* [Exercise description]
Extract the listing below in full, unchanged.
--- BEGIN Data segment ---
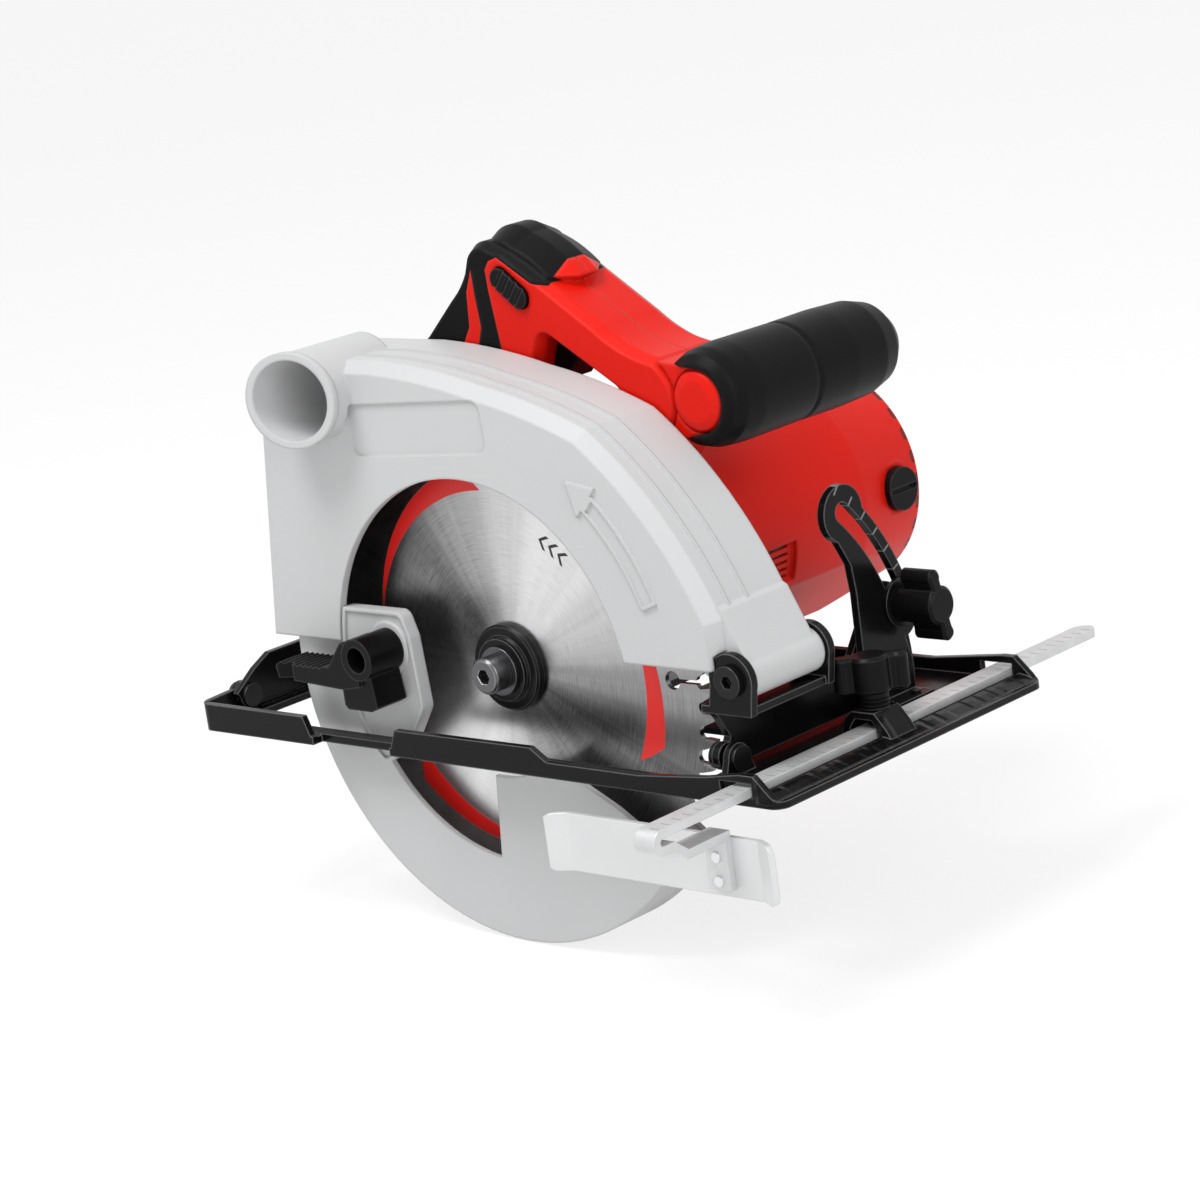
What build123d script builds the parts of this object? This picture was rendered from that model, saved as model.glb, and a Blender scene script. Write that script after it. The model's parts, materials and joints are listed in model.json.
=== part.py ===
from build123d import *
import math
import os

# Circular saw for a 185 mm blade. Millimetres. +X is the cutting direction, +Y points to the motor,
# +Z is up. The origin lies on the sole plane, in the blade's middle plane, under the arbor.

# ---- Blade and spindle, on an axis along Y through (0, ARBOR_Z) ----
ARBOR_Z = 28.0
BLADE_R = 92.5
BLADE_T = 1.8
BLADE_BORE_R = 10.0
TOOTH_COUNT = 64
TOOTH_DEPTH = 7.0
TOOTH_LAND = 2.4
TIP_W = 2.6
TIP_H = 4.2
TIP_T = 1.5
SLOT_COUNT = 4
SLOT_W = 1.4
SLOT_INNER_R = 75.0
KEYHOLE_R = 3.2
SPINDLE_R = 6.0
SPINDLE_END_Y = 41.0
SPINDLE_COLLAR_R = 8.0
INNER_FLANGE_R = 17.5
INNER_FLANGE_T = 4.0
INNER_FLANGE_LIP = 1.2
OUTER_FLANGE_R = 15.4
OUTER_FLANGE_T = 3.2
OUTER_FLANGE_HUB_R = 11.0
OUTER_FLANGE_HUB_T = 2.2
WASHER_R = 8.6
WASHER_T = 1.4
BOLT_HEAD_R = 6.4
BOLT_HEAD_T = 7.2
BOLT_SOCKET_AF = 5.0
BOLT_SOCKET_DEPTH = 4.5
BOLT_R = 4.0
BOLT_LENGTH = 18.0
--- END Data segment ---
* [Output]
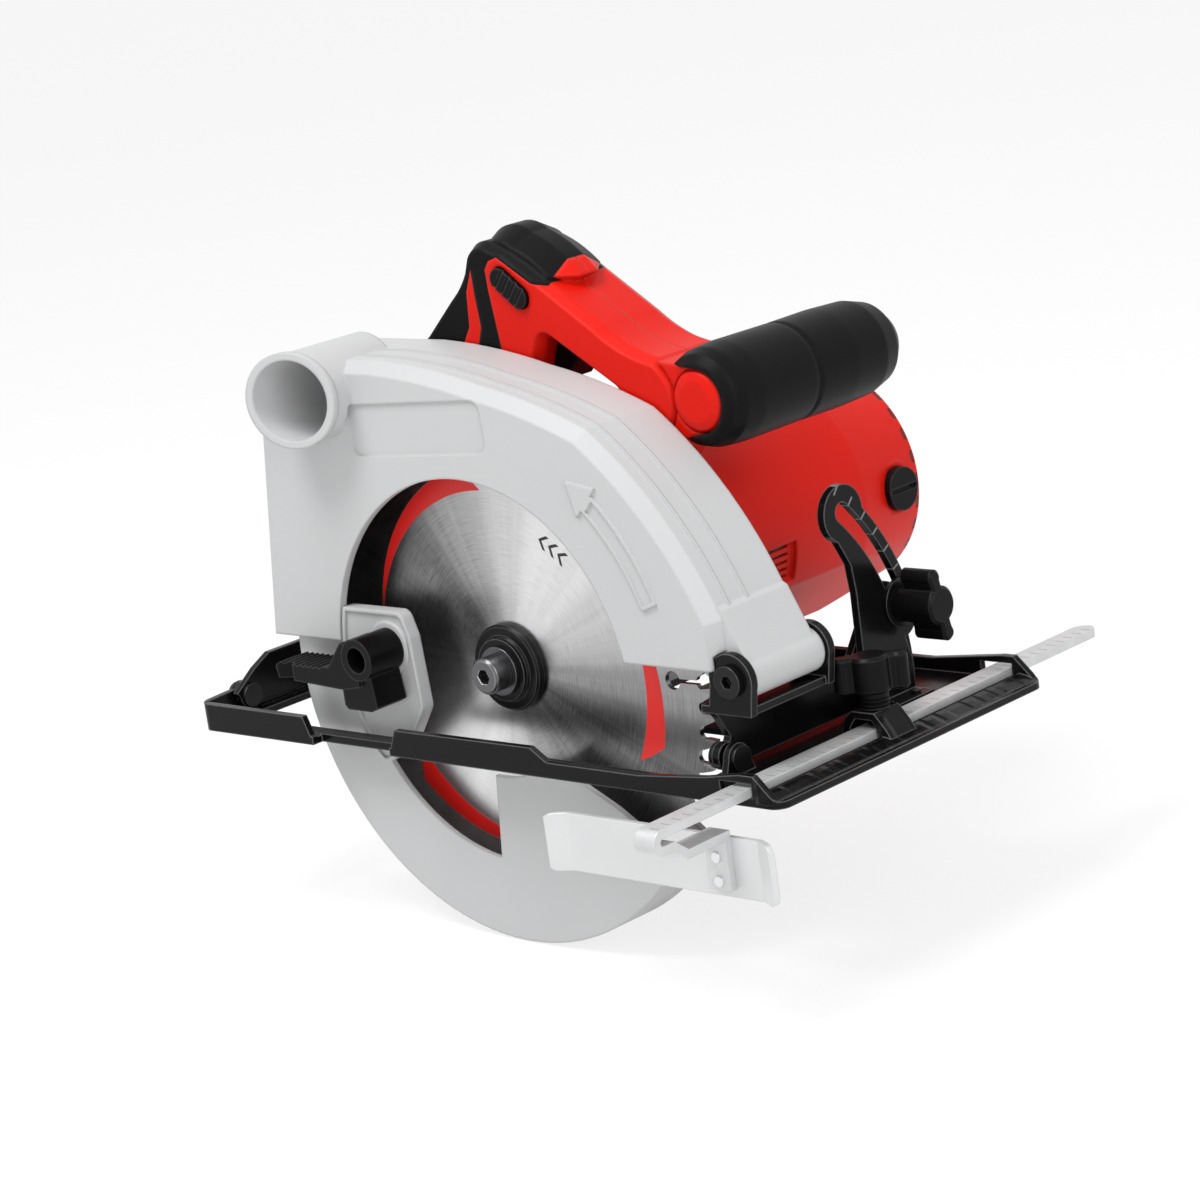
What build123d script builds the parts of this object? This picture was rendered from that model, saved as model.glb, and a Blender scene script. Write that script after it. The model's parts, materials and joints are listed in model.json.
=== part.py ===
from build123d import *
import math
import os

# Circular saw for a 185 mm blade. Millimetres. +X is the cutting direction, +Y points to the motor,
# +Z is up. The origin lies on the sole plane, in the blade's middle plane, under the arbor.

# ---- Blade and spindle, on an axis along Y through (0, ARBOR_Z) ----
ARBOR_Z = 28.0
BLADE_R = 92.5
BLADE_T = 1.8
BLADE_BORE_R = 10.0
TOOTH_COUNT = 64
TOOTH_DEPTH = 7.0
TOOTH_LAND = 2.4
TIP_W = 2.6
TIP_H = 4.2
TIP_T = 1.5
SLOT_COUNT = 4
SLOT_W = 1.4
SLOT_INNER_R = 75.0
KEYHOLE_R = 3.2
SPINDLE_R = 6.0
SPINDLE_END_Y = 41.0
SPINDLE_COLLAR_R = 8.0
INNER_FLANGE_R = 17.5
INNER_FLANGE_T = 4.0
INNER_FLANGE_LIP = 1.2
OUTER_FLANGE_R = 15.4
OUTER_FLANGE_T = 3.2
OUTER_FLANGE_HUB_R = 11.0
OUTER_FLANGE_HUB_T = 2.2
WASHER_R = 8.6
WASHER_T = 1.4
BOLT_HEAD_R = 6.4
BOLT_HEAD_T = 7.2
BOLT_SOCKET_AF = 5.0
BOLT_SOCKET_DEPTH = 4.5
BOLT_R = 4.0
BOLT_LENGTH = 18.0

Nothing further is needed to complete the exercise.